Precedent exists for amending client misconduct-related ethics rules to avoid or lessen the impact of proposed federal legislation on lawyers. About 20 years ago, after the frauds and implosions of prominent entities like Enron and Arthur Andersen, authorities asked, “Where were the lawyers?” The Congress enacted the Sarbanes-Oxley Act. The Securities & Exchange Commission adopted rules requiring reporting by lawyers for public companies of certain insider misconduct. The ABA amended Model Rules 1.6 (Confidentiality) and 1.13 (Organization as Client) to permit and in some instances require lawyers to report fraud and other misconduct by clients and their representatives. With certain variations, in 2005 Minnesota followed the ABA’s lead.

Should Minnesota again generally follow the ABA’s lead? A firm answer to this question should await the deliberations of the MSBA, OLPR, and LPRB. Those deliberations will no doubt consider whether Minnesota lawyers have a money-laundering problem that needs regulation and whether Minnesota’s action would affect the main purpose for which the ABA adopted the rule — preempting federal legislation.

William J. Wernz is the author of the online treatise, “Minnesota Legal Ethics.” He has been a member of the Board on Judicial Standards, and he has served as Dorsey & Whitney’s ethics partner and as director of the Office of Lawyers Professional Responsibility.

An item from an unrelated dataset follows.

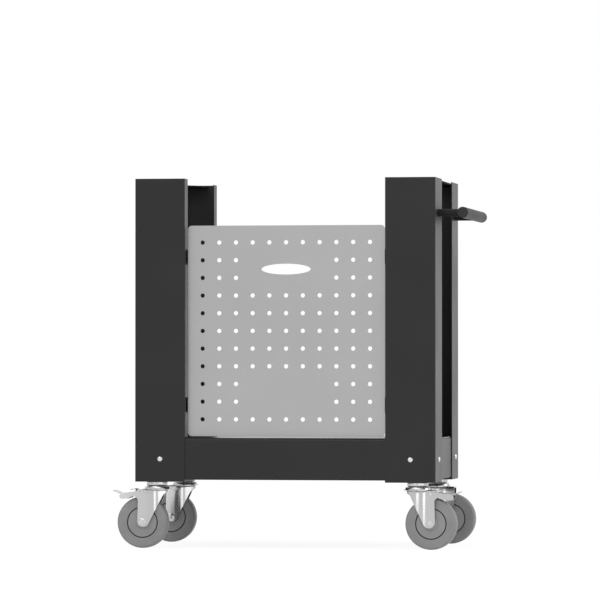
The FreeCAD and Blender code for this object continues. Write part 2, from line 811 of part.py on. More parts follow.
def casters():
    king_bolts = []
    king_nuts = []
    rings = []
    seat = fork_top - fork_sheet
    head_top = seat - race_gap
    bolt = hexagon(king_head_across, king_head_height, Vector(0, 0, head_top), Vector(0, 0, -1))
    bolt_end = beam_bottom + king_nut_height + king_tail
    bolt = bolt.fuse(rod(king_bolt / 2, Vector(0, 0, head_top), Vector(0, 0, bolt_end)))
    nut = hexagon(king_nut_across, king_nut_height, Vector(0, 0, beam_bottom), Vector(0, 0, 1))
    nut = nut.cut(rod(king_bolt / 2, Vector(0, 0, beam_bottom), Vector(0, 0, beam_bottom + king_nut_height)))
    pieces = {
        "swivel_cap": swivel_cap(),
        "axle": axle(),
        "axle_sleeve": sleeve(),
        "tyre": tyre(),
        "wheel_hub": hub(),
    }
    forks = {True: fork(True), False: fork(False)}
    lever = brake_lever()
    pin = brake_pin()
    for name, side_x, side_y in corners:
        braked = side_y < 0
        for piece, shape in pieces.items():
            save(piece + "_" + name, place_caster(shape, side_x, side_y))
        save("fork_" + name, place_caster(forks[braked], side_x, side_y))
        if braked:
            save("brake_lever_" + name, place_caster(lever, side_x, side_y))
            save("brake_pin_" + name, place_caster(pin, side_x, side_y))
        king_bolts.append(place_caster(bolt, side_x, side_y))
        king_nuts.append(place_caster(nut, side_x, side_y))
        rings.append(place_caster(ball_ring(), side_x, side_y))
    save("king_bolts", Part.makeCompound(king_bolts))
    save("king_nuts", Part.makeCompound(king_nuts))
    save("ball_rings", Part.makeCompound(rings))


posts()
foot_plates()
beams()
bottom_shelf()
oven_seats()
frame_fasteners()
tool_panel()
panel_catches()
handle()
casters()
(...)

  1. Rule 3.3(b), Minn. R. Prof. Conduct.
  2. United States v. Kellington, 217 F.3d 1084, 1190 (9th Cir. 2000). See also United States v. Wuliger, 981 F.2d 1497, 1505 (6th Cir. 1992), cert. denied, 510 U.S. 1191 (1994) (“Although an attorney must not turn a blind eye to the obvious, he should be able to give his clients the benefit of the doubt.”).
  3. Revised Report to the House of Delegates (Aug. 2023) at 6.
  4. L & H Airco, Inc. v. Rapistan Corp., 446 N.W.2d 372, 379 (Minn. 1989).